Guest Post by Bobby Cooley

Last week I got the amazing opportunity to meet a bunch of great youth workers from all over the country at the Dallas Youth Pastors Summit. I love meeting guys and girls in the trenches doing youth ministry and doing it well.

It’s so refreshing knowing were not alone. I’m not the only one running into the lives of teenagers. I have friends.

While talking with many of them one of the FIRST things they would share is the size of their ministry. Their weekly attendance numbers often came up early in the introductions.

There were three types of introductions…

  1. “Were a small church, we ONLY have about 10-50 students.”
  2. “We’ve got a big youth staff, but we ONLY a couple hundred students.”
  3. “Youth ministry is new in our church, we ONLY have one kid and he’s the pastor’s son.”

Ok, that last one was just one guy at a church plant. The other two were very common as I met youth worker after youth worker.

Not to bash these youth workers, I asked about their ministry and expected a response. A response about health and about how they are impacting this generation.

THE REALITY: We care about numbers.

Its ok to care about numbers. I recently heard at a conference, “What gets measured, gets done.” And it’s TRUE. We have to measure our ministry using tangible scales.

A number that should shock us all as youth workers is that, according to Fuller Seminary, 40 to 50 percent of kids who are connected to a youth group when the graduate high school will fail to stick with their faith in college.


Walk away from the church and their faith.

 This is a number we should focus on, a number that should change us. A number that should challenge us to ask the questions WHY?

Instead of thinking about HOW MANY students are in your ministry. What if we thought about the percentages.

  • What percentage of your students are really being discipled?
  • What percentage of your students feel like they belong to your church not just your youth group.
  • What percentage of your students are serving?
  • What percentage of your students are biblically literate?
  • What percentage of your students understand their calling?
  • What percentage of your students will stick with their faith after graduation.

We may not be able to get that 40-50% down to 0% but I want to do everything in the world to get it down to 30% or even 25%.

The beauty of percentages is that it no longer separates big churches and small churches but instead it connects us all to the target on the wall, the focus, the main point.

Building lifelong followers of Jesus Christ.

When you think in terms of percentages It forces us to stop measuring the success of our ministries with the total numbers attending.

What are your percentages?

If you are serving in a small church, do not be discouraged because you ONLY have 10-15 students. Be encouraged, and take serious your calling and focus on your percentages.

If you are serving in a huge church and ONLY have a couple hundred students. BE encouraged and challenged and take serious your calling and focus on your percentages.

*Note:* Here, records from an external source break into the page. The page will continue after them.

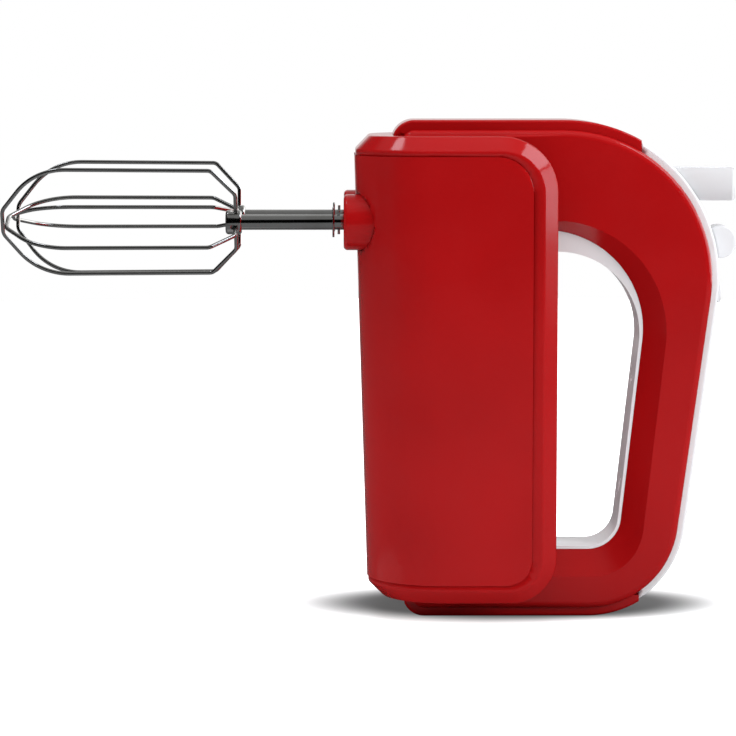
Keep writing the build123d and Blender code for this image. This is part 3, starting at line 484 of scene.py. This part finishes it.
def merge_handle_sides(shell):
    """Makes one face of each flat side of the handle, on a shell that is in edit mode."""
    bpy.ops.mesh.select_mode(type="FACE")
    bpy.ops.mesh.select_all(action="DESELECT")
    bpy.ops.object.mode_set(mode="OBJECT")
    for face in shell.data.polygons:
        looks_across = abs(face.normal.y) > least_across
        on_side = abs(abs(face.center.y) - handle_half_width) < place_slack
        face.select = looks_across and on_side
    bpy.ops.object.mode_set(mode="EDIT")
    bpy.ops.mesh.dissolve_limited(angle_limit=flat_within)


print("pieces with flat sides", sorted(flat_sided))

# %% [markdown]
# ## Smooth forms
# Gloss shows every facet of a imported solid. More triangles would make the facets smaller and the
# file heavier, so the shading is smoothed instead. Each piece that the eye reaches is copied, its
# doubles are merged, it is shaded smooth up to a chosen angle, and weighted normals keep its broad
# flats truly flat beside their small rounds. The angle is low on the shells, whose bevels meet their
# flats at a shallow edge, and high on round wire. The copy rides on the same body as its solid and
# stands in for it.

# %% Helper that copies and smooths a solid
groups = frame["record"]["behaviour"]["bodies"]
body_of_node = {name: body for body, members in groups.items() for name in members}
merge_distance = 0.000002


def smooth_copy(name, angle):
    """A merged copy of a solid, smooth up to an angle in degrees, that takes the solid's place."""
    solid = nodes[name]
    copy = solid.copy()
    copy.data = solid.data.copy()
    copy.name = name + "_smooth"
    copy.parent = None
    copy.matrix_world = Matrix.Identity(4)
    bpy.context.collection.objects.link(copy)
    bpy.ops.object.select_all(action="DESELECT")
    copy.select_set(True)
    bpy.context.view_layer.objects.active = copy
    bpy.ops.object.mode_set(mode="EDIT")
    bpy.ops.mesh.select_all(action="SELECT")
    bpy.ops.mesh.remove_doubles(threshold=merge_distance)
    if name in flat_sided:
        merge_handle_sides(copy)
    bpy.ops.object.mode_set(mode="OBJECT")
    bpy.ops.object.shade_smooth_by_angle(angle=radians(angle))
    even = copy.modifiers.new("even_normals", "WEIGHTED_NORMAL")
    even.keep_sharp = True
    even.weight = 100
    bpy.ops.object.modifier_apply(modifier=even.name)
    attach(copy, body_of_node[name])
    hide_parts(name)
    return copy


# %% Smooth what shows
smooth_up_to = {
    "left_shell": 20,
    "right_shell": 20,
    "left_side_cover": 32,
    "right_side_cover": 32,
    "nose_band": 32,
    "heel_band": 32,
    "control_strip": 32,
    "grip_liner": 32,
    "eject_button": 40,
    "speed_knob": 40,
    "turbo_button": 40,
    "cord_grommet": 40,
    "housing_screws": 40,
    "left_beater_shaft": 40,
    "right_beater_shaft": 40,
    "left_beater_wires": 60,
    "right_beater_wires": 60,
    "left_spindle": 40,
    "right_spindle": 40,
}
smooth = [smooth_copy(name, angle) for name, angle in smooth_up_to.items()]
print("smoothed", len(smooth), "pieces")

# %% [markdown]
# ## Springs
# Two springs push back the eject button and the turbo key. A real one sits on the housing at one end
# and gets shorter as its button goes in. Moved with the button as a rigid piece, it would be driven
# into its seat. So the copy stays with the housing, with a mesh of its own.

# %% Two springs on the housing
coil_angle = 60


def closing_spring(name):
    """A smooth copy of a spring that stays with the housing, with a mesh of its own."""
    spring = smooth_copy(name, coil_angle)
    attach(spring, "root")
    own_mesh(spring)


closing_spring("eject_spring")
closing_spring("turbo_spring")

# %% [markdown]
# ## Marks for the speed slider
# Beside the slider's slot the real strip has small raised bars, so that a thumb can feel the speeds.
# One bar is a cube scaled to a thin slab and bevelled, each a little longer than the last, and they
# stand in a row round the handle's shoulder. A printed scale would be simpler, but bars are clearer
# to the thumb and need no lettering.

# %% Where the bars stand
handle_back = 0.0832
handle_top = 0.194
shoulder_radius = 0.059
back_lean = radians(7.6)
shoulder_x = handle_back - shoulder_radius * (1 + sin(back_lean)) / cos(back_lean)
shoulder_z = handle_top - shoulder_radius
strip_face = 0.0622
bar_lift = 0.0001
bar_reach = strip_face + bar_lift
bar_side = 0.0097
first_bar = 12.9
bar_spacing = 1.6
print("bars stand", bar_reach, "from", shoulder_x, shoulder_z)

# %% Raised bars beside the slider
bar_count = 6
bar_height = 0.0008
bar_length = 0.0016
bar_growth = 0.0002
bar_width = 0.0006
bar_bevel = 0.00015
bar_angle = 50
bars = []
for number in range(bar_count):
    angle = radians(first_bar - bar_spacing * number)
    bpy.ops.object.select_all(action="DESELECT")
    bpy.ops.mesh.primitive_cube_add(size=1.0, location=(0, 0, 0))
    bar = bpy.context.object
    bar.name = "speed_bar_" + str(number)
    bpy.ops.object.mode_set(mode="EDIT")
    bpy.ops.mesh.select_all(action="SELECT")
    bpy.ops.transform.resize(value=(bar_height, bar_length + bar_growth * number, bar_width))
    bpy.ops.mesh.bevel(offset=bar_bevel, segments=2, affect="EDGES")
    bpy.ops.object.mode_set(mode="OBJECT")
    bpy.ops.object.shade_smooth_by_angle(angle=radians(bar_angle))
    bar.location = (shoulder_x + bar_reach * cos(angle), bar_side, shoulder_z + bar_reach * sin(angle))
    bar.rotation_euler = (0, -angle, 0)
    bpy.ops.object.transform_apply(location=True, rotation=True, scale=True)
    bar.data.materials.append(finish["white_rubber"])
    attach(bar, "root")
    bars.append(bar)
print("raised bars", len(bars))

# %% [markdown]
# ## Floor
# The mixer stands on a plain white floor that melts into a white background. A floor of one colour
# would show a horizon and a grey cast. This one carries a painted shadow: its colour is dark under
# the foot, over the soft shadow that the lamps cast there, turns matt white around it, and glows up
# to plain white further out, for the camera only. Mirror rays find it dark, which keeps the red deep,
# except for a faint glowing patch below the beaters, painted light seen only in mirrors, that
# brightens their undersides.

# %% Floor shape
floor_radius = 1.6
bpy.ops.object.select_all(action="DESELECT")
bpy.ops.mesh.primitive_circle_add(
    vertices=96, radius=floor_radius, fill_type="NGON", location=(0, 0, 0)
)
floor = bpy.context.object
floor.name = "floor"
floor_paint, tree, shader = start_material("floor")
floor.data.materials.append(floor_paint)
print("floor radius", floor_radius)

# %% [markdown]
# ## Patches on the floor
# A patch is an oval around a point. A Mapping node moves that point to the centre and scales the
# oval to a circle of radius 1, and then the length of the vector says how far out a place is. A
# painted picture could do the same, but this stays sharp at any size and needs no file.

# %% Ovals on the floor
def from_oval(tree, middle, half_size):
    """How far a place is from an oval's middle, where the oval's own edge lies at 1."""
    place = add_node(tree, "ShaderNodeTexCoord", {}).outputs["Object"]
    scale = [1 / half for half in half_size]
    shift = [-at / half for at, half in zip(middle, half_size)]
    oval = {"Vector": place, "Location": shift + [0.0], "Scale": scale + [0.0]}
    centred = add_node(tree, "ShaderNodeMapping", oval).outputs["Vector"]
    length = add_node(tree, "ShaderNodeVectorMath", {0: centred}, operation="LENGTH")
    return length.outputs["Value"]


foot_middle, foot_half_size = (-0.0019, 0.0162), (0.0952, 0.0476)
beaters_middle, beaters_half_size = (-0.16, -0.03125), (0.05, 0.0625)
from_foot = from_oval(tree, foot_middle, foot_half_size)
from_beaters = from_oval(tree, beaters_middle, beaters_half_size)
print("ovals around", foot_middle, "and", beaters_middle)

# %% Floor paint
ray = add_node(tree, "ShaderNodeLightPath", {}).outputs
# The camera's glow stays low under the foot, so that the painted shadow shows there.
glow = ramp(tree, from_foot, 0.6, 1.15, 0.1, 1.0, "SMOOTHSTEP")
# Painted light: a faint patch below the beaters glows for mirror rays only, to brighten the chrome's
# undersides.
beater_mirror_glow = ramp(tree, from_beaters, 0.7, 1.1, 0.15, 0.0, "SMOOTHSTEP")
for_camera = combine(tree, "MULTIPLY", ray["Is Camera Ray"], glow)
for_mirror = combine(tree, "MULTIPLY", ray["Is Glossy Ray"], beater_mirror_glow)
shining = combine(tree, "ADD", for_mirror, for_camera)
tree.links.new(shining, shader.inputs["Emission Strength"])

paleness = ramp(tree, ray["Is Glossy Ray"], 0.0, 1.0, 0.85, 0.1)
# Painted shadow: the floor's colour falls to 0.08 under the foot, darker than the lamps make it.
painted_foot_shadow = ramp(tree, from_foot, 0.6, 1.2, 0.08, 1.0, "SMOOTHSTEP")
tree.links.new(combine(tree, "MULTIPLY", paleness, painted_foot_shadow), shader.inputs["Base Color"])
shader.inputs["Emission Color"].default_value = (1, 1, 1, 1)
shader.inputs["Roughness"].default_value = 0.9
shader.inputs["Specular IOR Level"].default_value = 0.0
print("floor nodes", len(tree.nodes))

# %% [markdown]
# ## Room
# The world is the studio's walls. A picture of a real studio could light the mixer, but ramps along
# the three axes need no file and each wall can be set by itself. The camera sees plain white. Mirror
# rays see a pale wall behind that brightens to the right, darkness in front and to the left, and a
# dim ceiling, which gives chrome its dark middle line. All other rays get a soft light from above
# and behind, and a narrow bright window at the far left.

# %% World
world = bpy.data.worlds.new("studio")
bpy.context.scene.world = world
world.use_nodes = True
tree = world.node_tree
looking = add_node(tree, "ShaderNodeTexCoord", {}).outputs["Generated"]
axes = add_node(tree, "ShaderNodeSeparateXYZ", {"Vector": looking}).outputs
rightwards, backwards, upwards = axes["X"], axes["Y"], axes["Z"]
print("world", world.name)

# %% What mirrors see
back_wall = ramp(tree, backwards, -0.1, 0.45, 0.0, 0.75, "SMOOTHSTEP")
wall_top = ramp(tree, upwards, 0.3, 0.9, 1.0, 0.1, "SMOOTHSTEP")
left_dark = ramp(tree, rightwards, -0.4, -0.1, 0.05, 1.0, "SMOOTHSTEP")
right_bright = ramp(tree, rightwards, 0.2, 0.7, 1.0, 3.0, "SMOOTHSTEP")
ceiling = ramp(tree, upwards, 0.6, 0.75, 0.0, 0.17, "SMOOTHSTEP")
sides = combine(tree, "MULTIPLY", left_dark, right_bright)
walls = combine(tree, "MULTIPLY", combine(tree, "MULTIPLY", back_wall, wall_top), sides)
mirror_room = combine(tree, "ADD", walls, ceiling)
print("mirror room made, nodes so far", len(tree.nodes))

# %% What lights the mixer
from_left = ramp(tree, rightwards, -0.96, -0.78, 2.2, 0.0, "SMOOTHSTEP")
from_behind = ramp(tree, backwards, 0.2, 0.8, 0.0, 0.3, "SMOOTHSTEP")
from_above = ramp(tree, upwards, 0.3, 0.95, 0.15, 1.0, "SMOOTHSTEP")
soft_room = combine(tree, "ADD", combine(tree, "ADD", from_left, from_behind), from_above)
print("soft room made, nodes so far", len(tree.nodes))

# %% Which ray sees what
ray = add_node(tree, "ShaderNodeLightPath", {}).outputs
unseen = blend(tree, "FLOAT", ray["Is Glossy Ray"], soft_room, mirror_room)
seen = blend(tree, "FLOAT", ray["Is Camera Ray"], unseen, 1.0)
background = tree.nodes["Background"]
background.inputs["Color"].default_value = (1, 1, 1, 1)
tree.links.new(seen, background.inputs["Strength"])
print("world nodes", len(tree.nodes))

# %% [markdown]
# ## Lamps
# Five rectangular lamps do what the soft boxes of a studio do. A broad one above and a stronger
# key from the front right light the red evenly. Both are kept out of reflections, because
# the broad flat of the housing would mirror them as grey veils. Three small panels are there to be
# mirrored: one at the right for the long back bevel, one high at the right for the rounded upper
# corner, and one high at the left for the front end of the top bevel. They stand where the flat
# can't mirror them towards the camera, so it stays clean.

# %% Soft boxes
def softbox(name, at, target, size, power, tone):
    """A rectangular area lamp that looks at a point."""
    data = bpy.data.lights.new(name, "AREA")
    data.shape = "RECTANGLE"
    data.size, data.size_y = size
    data.energy = power
    data.color = tone
    lamp = bpy.data.objects.new(name, data)
    bpy.context.collection.objects.link(lamp)
    lamp.location = at
    lamp.rotation_euler = (Vector(target) - Vector(at)).to_track_quat("-Z", "Y").to_euler()
    return lamp


cool = (0.88, 0.92, 1.0)
white = (1.0, 1.0, 1.0)
body_middle = (0, 0, 0.1)
broad = [
    softbox("top_box", (-0.1, -0.15, 1.2), body_middle, (0.8, 0.5), 7.5, cool),
    softbox("key_box", (1.1, -0.9, 0.7), body_middle, (0.45, 0.8), 13.0, white),
]
for lamp in broad:
    lamp.visible_glossy = False
softbox("side_panel", (0.6, -0.045, 0.29), (0.0, -0.045, 0.2), (0.16, 0.34), 0.32, cool)
softbox("corner_panel", (0.5, -0.02, 0.68), (0.0, -0.04, 0.19), (0.2, 0.4), 0.85, cool)
softbox("left_panel", (-0.5, 0.13, 1.1), (-0.05, -0.04, 0.19), (0.2, 0.15), 0.4, cool)

# %% [markdown]
# ## Camera
# The camera looks a little down, almost square to the mixer's side, from 1.25 m. It could be placed
# by eye. Here it goes round a target by two angles, and its lens is worked out from the width that
# it has to see, so that the angle, the distance and the framing can each be set by itself.

# %% Camera
elevation = radians(5.8)
yaw = radians(0.3)
distance = 1.25
seen_width = 0.2957248
target = Vector((-0.0615, 0, 0.0983))
data = bpy.data.cameras.new("camera")
data.sensor_width = 36
data.lens = distance / seen_width * data.sensor_width
camera = bpy.data.objects.new("camera", data)
bpy.context.collection.objects.link(camera)
outwards = Vector((-sin(yaw) * cos(elevation), -cos(yaw) * cos(elevation), sin(elevation)))
camera.location = target + outwards * distance
camera.rotation_euler = (-outwards).to_track_quat("-Z", "Y").to_euler()
bpy.context.scene.camera = camera
bpy.context.scene.view_settings.view_transform = "Standard"
print("lens", data.lens)
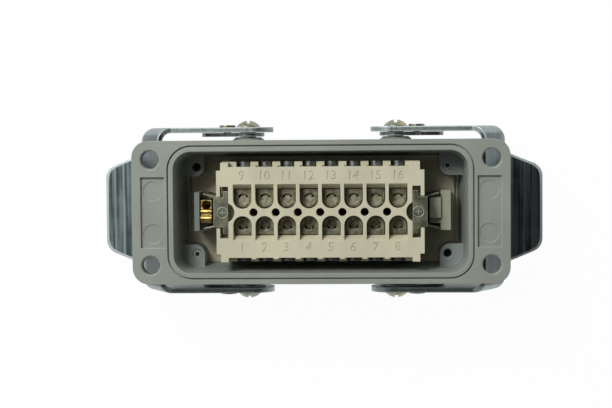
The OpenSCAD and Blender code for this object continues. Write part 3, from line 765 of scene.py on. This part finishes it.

We can easily use these percentages to check the health of your youth ministry.


  1. Print out your roster of students or make a list
  2. Grade each student on a scale of 1-4
    1. 1 = A student who shows up once or twice a year (not connected)
    2. 4 = A student who is in your core group, they are plugged in and GET IT!
  3. Do the math. Evaluate honestly.
    1. What percentage of your youth group is a 4?
    2. What percentage of your youth group is a 3? What are some things you can do to get them to a 4?
  4. Repeat looking specifically at different elements of your ministry with each student.
    1. Discipleship?
    2. Serving?
    3. Equipped?
    4. Biblically literate?
  5. Obviously, you can go very complex or simple when looking at these percentages, but at your next meeting id challenge you to bring up your percentages with your team and really discuss them.

An honest evaluation of the numbers can spark change and make you better for your students. They deserve your best.